A correlated-polaron electronic propagator: open electronic dynamics beyond the Born-Oppenheimer approximation

TL;DR

This paper introduces a first-principles theory for correlated many-electron dynamics interacting with a finite-temperature bath, enabling detailed simulations of open electronic systems beyond traditional approximations.

Contribution

It develops a parameter-free, ab-initio correlated-electron propagator that includes bath effects non-perturbatively, advancing the simulation of open electronic dynamics beyond the Born-Oppenheimer approximation.

Findings

Successfully simulates absorption spectra with electron-correlation effects

Models vibronic structures and decay processes in open systems

Demonstrates the theory's ability to handle non-Markovian dynamics

Abstract

In this work we develop a theory of correlated many-electron dynamics dressed by the presence of a finite-temperature harmonic bath. The theory is based on the ab-initio Hamiltonian, and thus well-defined apart from any phenomenological choice of collective basis states or electronic coupling model. The equation-of-motion includes some bath effects non-perturbatively, and can be used to simulate line- shapes beyond the Markovian approximation and open electronic dynamics which are subjects of renewed recent interest.

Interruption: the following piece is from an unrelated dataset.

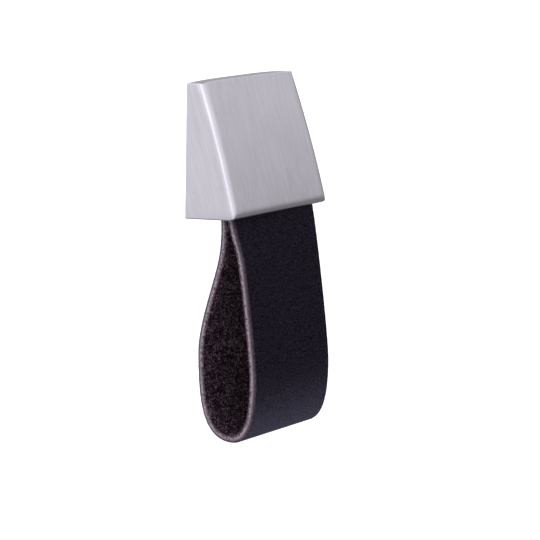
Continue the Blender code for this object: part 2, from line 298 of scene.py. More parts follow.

Energy conversion and transport depend critically on the ratio of electron-electron coupling to bath-electron coupling, which is a fitted parameter if a phenomenological basis of many-electron states is used to develop an electronic equation of motion. Since the present work doesn't appeal to any such basis, it avoids this ambiguity. The new theory produces a level of detail beyond the adiabatic Born-Oppenheimer states, but with cost scaling like the Born-Oppenheimer approach. While developing this model we have also applied the time-convolutionless perturbation theory to correlated molecular excitations for the first time. Resonant response properties are given by the formalism without phenomenological parameters. Example propagations with a developmental code are given demonstrating the treatment of electron-correlation in absorption spectra, vibronic structure, and decay in an open system.